Hitler felt liberated by the attack on the Soviet Union. “Since I struggled through to this decision, I again feel spiritually free,” he wrote to Mussolini. “I am now happy to be relieved of these mental agonies.” And the initial German victories and the speed of their advance only seemed to confirm the Führer’s wisdom. On July 3, the day that Stalin was trying to rally his countrymen, German Army Chief of Staff Franz Halder wrote, “It is thus probably no overstatement to say that the Russian Campaign has been won in the space of two weeks.” But he cautioned that it wasn’t over yet. “The sheer geographical vastness of the country and the stubbornness of the resistance, which is carried on by all means, will claim our efforts for many more weeks to come,” he added.
It was clear that Halder was envisioning a mopping-up operation over many more weeks, not months. On July 8, he wrote the following passage in his war diary:
“It is the Führer’s firm decision to level Moscow and Leningrad and make them uninhabitable, so as to relieve us of the necessity of having to feed the populations through the winter. The cities will be razed by air force. Tanks must not be used for the purpose. ‘A national catastrophe which will deprive not only Bolshevism, but also Muscovite nationalism, of their centers.’”

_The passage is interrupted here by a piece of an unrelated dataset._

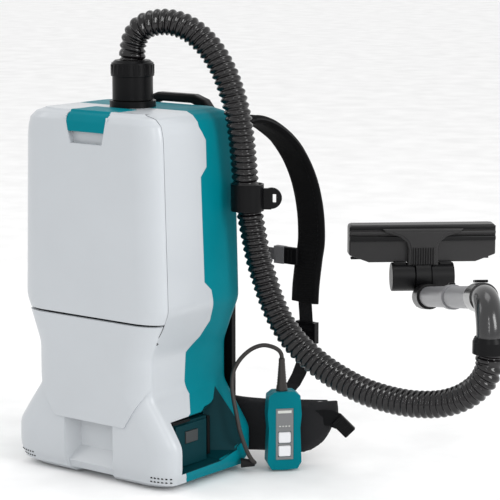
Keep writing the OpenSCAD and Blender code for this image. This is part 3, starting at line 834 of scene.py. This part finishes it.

Presumably the last sentence quotes Hitler directly. Over dinner with his entourage on July 27, the German dictator outlined his broader vision, not just for Moscow and Leningrad but for the entire territory he expected to conquer. His empire, he explained, would extend two to three hundred kilometers (124 to 186 miles) east of the Urals. The German overlords should be able to control that expanse “with 250,000 men plus a cadre of good administrators.” As his inspiration, he pointed to the British empire. “Let’s learn from the English, who, with 250,000 men in all, including 50,000 soldiers, govern 400 million Indians. This space in Russia must always be dominated by Germans.” The conquered people would be subjugated mercilessly, and the overarching strategy would be “to Germanize this country by the immigration of Germans and to look upon the natives as Redskins…In this business I shall go ahead cold-bloodedly.”